On the lighter side, Shershaah — also on Amazon Prime Video — is a war biopic about Captain Vikram Batra that became one of the most-streamed Indian films of 2021. It balances romance and patriotism in a way that feels earned rather than manipulative.
Bengali Cinema: The Hidden Depth
Bengali cinema — both from West Bengal in India and from Bangladesh — represents some of the most literary and emotionally complex filmmaking coming out of the subcontinent right now, and it's criminally underexposed to American audiences.
Pari (2018), a Bengali-language supernatural horror film starring Anushka Sharma, is genuinely unsettling in ways that most Hollywood horror hasn't managed in years. It's atmospheric, morally ambiguous, and refuses to give you the easy resolution you're expecting. Where to watch: Netflix.
Bangladeshi cinema is also making inroads. Hawa (2022), a psychological thriller set almost entirely on a fishing boat, became a cultural phenomenon when it released and has since found an international audience through streaming. The film's use of folklore and isolation creates a tension that's hard to shake. Where to watch: Available on YouTube with subtitles through official channels.
The Series That Snuck Up on Everyone: Scam 1992
If you haven't watched Scam 1992: The Harshad Mehta Story on SonyLIV, stop what you're doing. This Hindi-language series about the real-life stockbroker who manipulated India's financial markets in the early '90s is the kind of prestige television that should be in the same conversation as Succession or The Wire. Pratik Gandhi's central performance is extraordinary — charismatic, deluded, and oddly sympathetic all at once.
The show ran for ten episodes and left viewers completely gutted. It's also a fascinating window into a specific moment in India's economic history that most American viewers know nothing about, which makes it feel genuinely educational without ever being boring. Where to watch: SonyLIV.
Why Non-Desi Viewers Are Connecting
The common thread across all of these titles isn't genre or language — it's emotional authenticity. South Asian storytelling has always prioritized feeling: the weight of family expectations, the cost of ambition, the tension between tradition and modernity. These aren't niche concerns. They're universal ones.
American audiences have spent years connecting with Korean dramas, Japanese animation, and Spanish-language telenovelas for exactly the same reason. The subtitles aren't a barrier — they're a doorway. And once you step through, the storytelling on the other side is rich enough to keep you there for a long time.
There's also something worth acknowledging about timing. The South Asian diaspora in the US is large, influential, and increasingly vocal about the culture it grew up with. When desi Americans share these films with their non-desi friends and coworkers, they're doing something that no marketing campaign can replicate — they're offering context, enthusiasm, and a personal connection to the material.

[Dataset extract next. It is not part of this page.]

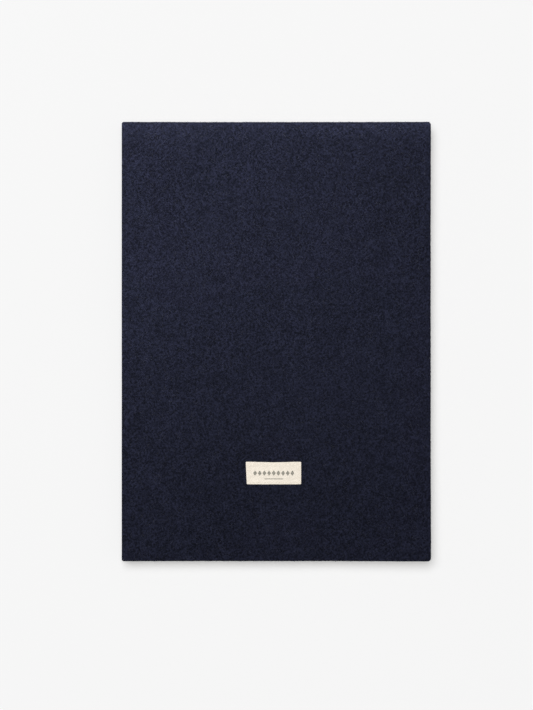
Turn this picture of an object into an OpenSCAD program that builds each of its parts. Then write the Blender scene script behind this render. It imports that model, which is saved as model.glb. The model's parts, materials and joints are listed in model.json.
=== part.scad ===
// Felt-covered hardback logbook, closed and lying on its back cover.
// +X points to the fore-edge, +Y to the head, +Z up out of the front cover.
// The origin is under the middle of the book, on the surface it lies on.
// The text block is glued to the back cover only, so the front cover and the
// spine fold open flat beside it. The block opens at its middle fold.

/* [Cover] */
// Width of the cover, from spine to fore-edge
cover_w = 214; // [150:1:230]
// Height of the cover, from tail to head
cover_h = 304; // [210:1:330]
// Thickness of the wool felt
cloth_t = 1.0; // [0.8:0.1:1.4]
// Thickness of the front and back boards
board_t = 1.8; // [1.5:0.1:3]
// Thickness of the spine board
spine_board_t = 1.5; // [1:0.1:2]
// Radius of the cover's corners
corner_r = 2; // [1.5:0.1:4]
// Width of the felt that is turned in over the boards' edges
turn_in = 15; // [10:1:20]
// Thickness of the pressed turn-ins, and of the card between them
turn_t = 0.6; // [0.5:0.1:0.8]

/* [Text block] */
// How far the cover stands out past the pages on three sides
square_w = 3.5; // [2:0.5:5]
// Thickness of one printed leaf
leaf_t = 0.11; // [0.09:0.01:0.14]
// Thickness of an endpaper leaf
endpaper_t = 0.15; // [0.12:0.01:0.2]
// Thickness of the linen tapes
tape_t = 0.25; // [0.2:0.05:0.3]
// Width of the linen tapes
tape_w = 12; // [8:1:16]
// Diameter of the sewing thread
thread_d = 0.35; // [0.3:0.05:0.4]

/* [Label] */
// Width of the label
label_w = 38.4; // [25:0.2:60]
// Height of the label
label_h = 16.6; // [10:0.2:30]
// Thickness of the label with its hem
label_t = 0.6; // [0.4:0.1:1]
// Label centre, to the right of the cover's middle
label_x = -1.7; // [-10:0.1:10]
// Label centre, above the cover's tail edge
label_up = 60.4; // [40:0.1:120]

/* [Hidden] */
SECTIONS = 8;
SHEETS = 3;

// Small distances
hair = 0.01;        // between leaves folded into each other
slip = 0.03;        // between neighbouring sections
room = 0.2;         // between the block and the front cover
tape_gap = 0.1;     // between the folds and the tapes
past = 1;           // how far a cutter runs past what it cuts
steps = 48;         // facets of a full round

// Cover, in X and Y
left = -cover_w / 2;
right = cover_w / 2;
top_y = cover_h / 2;
board_left = left + cloth_t;
board_right = right - cloth_t;
board_top = top_y - cloth_t;
board_r = corner_r - cloth_t;

// Heights, from the table up
back_board_z = cloth_t;
back_infill_z = back_board_z + board_t;
back_endpaper_z = back_infill_z + turn_t;
endpaper_h = 2 * endpaper_t + hair;
section_h = 2 * SHEETS * leaf_t + (2 * SHEETS - 1) * hair;
pitch = section_h + slip;
first_z = back_endpaper_z + endpaper_h + slip;
front_endpaper_z = first_z + SECTIONS * pitch;
block_top = front_endpaper_z + endpaper_h;
front_lining_z = block_top + tape_t + room;
front_turn_z = front_lining_z + endpaper_t;
front_board_z = front_turn_z + turn_t;
front_cloth_z = front_board_z + board_t;
cover_top = front_cloth_z + cloth_t;
middle_z = first_z + SECTIONS / 2 * pitch - slip / 2;

// Spine, in X
spine_in = board_left + spine_board_t;
lining_in = spine_in + turn_t + endpaper_t;
block_clear = 0.5;
thread_x = lining_in + block_clear + thread_d / 2;
tape_x = thread_x + thread_d / 2;
fold_x = tape_x + tape_t + tape_gap;
spine_low = back_endpaper_z + endpaper_t;
spine_high = front_lining_z - room;

// Text block
page_right = right - square_w;
page_top = top_y - square_w;
tape_slip = 20;
tape_places = [-95, 0, 95];
back_slip_z = back_endpaper_z - tape_t;
kettle_y = page_top - 12;
function section_mid(k) = first_z + (k - 1) * pitch + section_h / 2;

// Label
stitch_inset = 1.5;
stitch_len = 1.7;
stitch_gap = 0.7;
stitch_d = 0.3;

FELT = [0.13, 0.14, 0.20];
GREYBOARD = [0.62, 0.60, 0.56];
CARD = [0.80, 0.77, 0.70];
PAPER = [0.95, 0.93, 0.88];
LINING = [0.86, 0.84, 0.78];
LINEN = [0.85, 0.80, 0.68];
COTTON = [0.93, 0.88, 0.80];
THREAD = [0.90, 0.87, 0.78];

// A flat slab from x0 to x1, as tall as the cover less its margin, with its
// two fore-edge corners rounded.
module panel(x0, x1, half_h, z, t, r) {
    translate([0, 0, z])
        linear_extrude(t)
            difference() {
                translate([x0, -half_h])
                    square([x1 - x0, 2 * half_h]);
                for (s = [-1, 1])
                    difference() {
                        translate([x1 - r, s > 0 ? half_h - r : -half_h - past])
                            square([r + past, r + past]);
                        translate([x1 - r, s * (half_h - r)])
                            circle(r, $fn = steps);
                    }
            }
}

// A plain box between two corners.
module block(low, high) {
    translate(low)
        cube(high - low);
}

// The felt round one board: one face, three edges and the turn-ins.
// face_z is the felt's outer plate, board_z the board, turn_z the turn-ins.
module wrapped_felt(face_z, board_z, turn_z) {
    low = min(face_z, turn_z);
    high = max(face_z + cloth_t, turn_z + turn_t);
    inner = board_right - turn_in;
    inner_top = board_top - turn_in;
    difference() {
        panel(board_left, right, top_y, low, high - low, corner_r);
        panel(board_left - past, board_right, board_top, board_z, board_t, board_r);
        block([board_left - past, -inner_top, turn_z - (turn_z < board_z ? past : 0)],
              [inner, inner_top, turn_z + turn_t + (turn_z < board_z ? 0 : past)]);
    }
}

// The card inside the turn-ins.
module infill(z) {
    block([board_left, turn_in - board_top, z],
          [board_right - turn_in, board_top - turn_in, z + turn_t]);
}

// One sheet folded at the spine: two leaves and a half-round fold between them.
// nest_r is the fold's radius for the outermost sheet of its group, bow the
// fold's outer radius for this one, t the paper and mid_z the fold's height.
module folded_sheet(nest_r, bow, t, mid_z) {
    translate([fold_x + nest_r, page_top, mid_z])
        rotate([90, 0, 0])
            linear_extrude(2 * page_top)
                difference() {
                    fold_outline(nest_r, bow);
                    fold_outline(nest_r, bow - t, past);
                }
}

// What a folded sheet's outer face encloses, with the fold's centre at the
// origin. The leaves end together at the trimmed fore-edge.
module fold_outline(nest_r, bow, extra = 0) {
    translate([0, -bow])
        square([page_right - fold_x - nest_r + extra, 2 * bow]);
    circle(bow, $fn = steps);
}

// Three sheets nested in each other.
module section(k) {
    nest_r = section_h / 2;
    color(PAPER)
        for (s = [0 : SHEETS - 1])
            folded_sheet(nest_r, nest_r - s * (leaf_t + hair), leaf_t, section_mid(k));
}

// An endpaper: one folded sheet of heavier paper.
module endpaper(z) {
    nest_r = endpaper_h / 2;
    color(LINING)
        folded_sheet(nest_r, nest_r, endpaper_t, z + nest_r);
}

// Linen tapes up the spine from low to high, each with a slip turned in over
// the block at slip_z.
module tapes(low, high, slip_z) {
    color(LINEN)
        for (y = tape_places)
            union() {
                block([tape_x, y - tape_w / 2, low],
                      [tape_x + tape_t, y + tape_w / 2, high]);
                block([tape_x, y - tape_w / 2, slip_z],
                      [fold_x + tape_slip, y + tape_w / 2, slip_z + tape_t]);
            }
}

// Thread over the tapes of sections a to b, and the kettle stitches that tie
// their ends together.
module sewing(a, b) {
    over = tape_w + 2;
    color(THREAD) {
        for (k = [a : b], y = tape_places)
            translate([thread_x, y + over / 2, section_mid(k)])
                rotate([90, 0, 0])
                    cylinder(h = over, d = thread_d, $fn = steps);
        for (s = [-1, 1])
            translate([thread_x, s * kettle_y, section_mid(a)])
                cylinder(h = section_mid(b) - section_mid(a), d = thread_d, $fn = steps);
    }
}

module back_board() {
    color(GREYBOARD)
        panel(board_left, board_right, board_top, back_board_z, board_t, board_r);
}

module front_board() {
    color(GREYBOARD)
        panel(board_left, board_right, board_top, front_board_z, board_t, board_r);
}

module spine_board() {
    color(GREYBOARD)
        block([board_left, -board_top, spine_low], [spine_in, board_top, spine_high]);
}

module back_cover_cloth() {
    color(FELT)
        wrapped_felt(0, back_board_z, back_infill_z);
}

module front_cover_cloth() {
    color(FELT)
        wrapped_felt(front_cloth_z, front_board_z, front_turn_z);
}

// The felt over the spine board, turned in at head and tail.
module spine_cover_cloth() {
    inner_top = board_top - turn_in;
    color(FELT)
        difference() {
            union() {
                block([left, -top_y, back_board_z], [board_left, top_y, front_cloth_z]);
                block([board_left, -top_y, spine_low], [spine_in + turn_t, top_y, spine_high]);
            }
            block([board_left, -board_top, spine_low - past],
                  [spine_in, board_top, spine_high + past]);
            block([spine_in - past, -inner_top, spine_low - past],
                  [spine_in + turn_t + past, inner_top, spine_high + past]);
        }
}

// Card with a pocket under each tape end.
module back_infill() {
    color(CARD)
        difference() {
            infill(back_infill_z);
            for (y = tape_places)
                block([board_left - past, y - tape_w / 2 - hair, back_slip_z],
                      [fold_x + tape_slip + hair, y + tape_w / 2 + hair, back_endpaper_z + past]);
        }
}

module front_infill() {
    color(CARD)
        infill(front_turn_z);
}

module front_lining() {
    edge = 4;
    color(LINING)
        block([board_left, edge - board_top, front_lining_z],
              [board_right - edge, board_top - edge, front_turn_z]);
}

module spine_lining() {
    edge = 4;
    color(LINING)
        block([spine_in + turn_t, edge - board_top, spine_low],
              [lining_in, board_top - edge, spine_high]);
}

module label() {
    r = 0.8;
    color(COTTON)
        translate([label_x - label_w / 2, label_up - top_y - label_h / 2, cover_top])
            linear_extrude(label_t)
                union() {
                    translate([r, 0])
                        square([label_w - 2 * r, label_h]);
                    translate([0, r])
                        square([label_w, label_h - 2 * r]);
                    for (x = [r, label_w - r], y = [r, label_h - r])
                        translate([x, y])
                            circle(r, $fn = steps);
                }
}

// A row of stitches along X, centred on the origin.
module stitch_row(length) {
    count = floor((length + stitch_gap) / (stitch_len + stitch_gap));
    step = (length + stitch_gap) / count;
    for (i = [0 : count - 1])
        translate([(i - (count - 1) / 2) * step - stitch_len / 2, 0, 0])
            rotate([0, 90, 0])
                cylinder(h = stitch_len, d = stitch_d, $fn = steps);
}

module label_stitching() {
    across = label_w - 2 * stitch_inset;
    up = label_h - 2 * stitch_inset;
    corner = 1;
    color(THREAD)
        translate([label_x, label_up - top_y, cover_top + label_t + stitch_d / 2])
            for (s = [-1, 1]) {
                translate([0, s * up / 2, 0])
                    stitch_row(across - corner);
                translate([s * across / 2, 0, 0])
                    rotate([0, 0, 90])
                        stitch_row(up - corner);
            }
}

back_board();
back_cover_cloth();
back_infill();
endpaper(back_endpaper_z);  // back_endpaper
spine_board();
spine_cover_cloth();
spine_lining();
front_board();
front_cover_cloth();
front_infill();
front_lining();
label();
label_stitching();
endpaper(front_endpaper_z);  // front_endpaper
tapes(back_slip_z, middle_z, back_slip_z);  // back_tapes
tapes(middle_z, block_top + tape_t, block_top);  // front_tapes
sewing(1, SECTIONS / 2);  // back_sewing
sewing(SECTIONS / 2 + 1, SECTIONS);  // front_sewing
for (k = [1 : SECTIONS])
    section(k);
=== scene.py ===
"""Looks of a felt-covered logbook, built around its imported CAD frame.

Everything is in metres in the frame of the CAD model: +X to the fore-edge, +Y to the
head, +Z up out of the front cover.
"""

import json
import math

import bpy
import numpy as np
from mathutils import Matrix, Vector, noise

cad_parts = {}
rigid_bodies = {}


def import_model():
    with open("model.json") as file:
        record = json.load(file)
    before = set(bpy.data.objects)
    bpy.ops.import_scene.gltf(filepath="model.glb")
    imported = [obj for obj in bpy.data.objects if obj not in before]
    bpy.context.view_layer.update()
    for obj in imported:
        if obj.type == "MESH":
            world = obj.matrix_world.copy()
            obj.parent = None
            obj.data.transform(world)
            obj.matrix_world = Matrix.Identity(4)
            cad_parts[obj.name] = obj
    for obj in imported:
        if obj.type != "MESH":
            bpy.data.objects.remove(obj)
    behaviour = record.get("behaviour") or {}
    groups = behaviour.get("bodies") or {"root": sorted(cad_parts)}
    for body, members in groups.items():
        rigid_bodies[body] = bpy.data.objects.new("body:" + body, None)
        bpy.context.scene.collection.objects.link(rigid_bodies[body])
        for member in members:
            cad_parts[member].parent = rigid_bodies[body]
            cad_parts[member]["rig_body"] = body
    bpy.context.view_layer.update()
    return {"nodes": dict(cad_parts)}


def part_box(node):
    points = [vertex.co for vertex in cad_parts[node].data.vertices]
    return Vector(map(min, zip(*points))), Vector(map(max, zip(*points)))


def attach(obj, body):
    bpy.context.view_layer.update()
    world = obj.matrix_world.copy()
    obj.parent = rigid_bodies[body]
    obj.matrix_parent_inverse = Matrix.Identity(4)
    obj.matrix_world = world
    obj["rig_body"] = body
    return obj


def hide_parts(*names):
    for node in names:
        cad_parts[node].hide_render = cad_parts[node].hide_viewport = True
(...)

Where to Start If You're New to All of This
If you're genuinely starting from zero, here's a simple entry point: watch RRR on Netflix this weekend. Don't read too much about it beforehand. Just let it happen to you. By the time the interval card hits — yes, it has an interval, because it's a nearly three-hour epic and that's just how it works — you'll understand what all the noise is about.
From there, follow your instincts. If you loved the action, go to Vikram. If the emotional core hit harder, try Soorarai Pottru. If you want something slower and more literary, Pari or Hawa will reward your patience.
South Asian cinema isn't a monolith — it's a continent's worth of stories told in dozens of languages across wildly different genres and traditions. The best part about discovering it now is that there's genuinely no shortage of places to go next.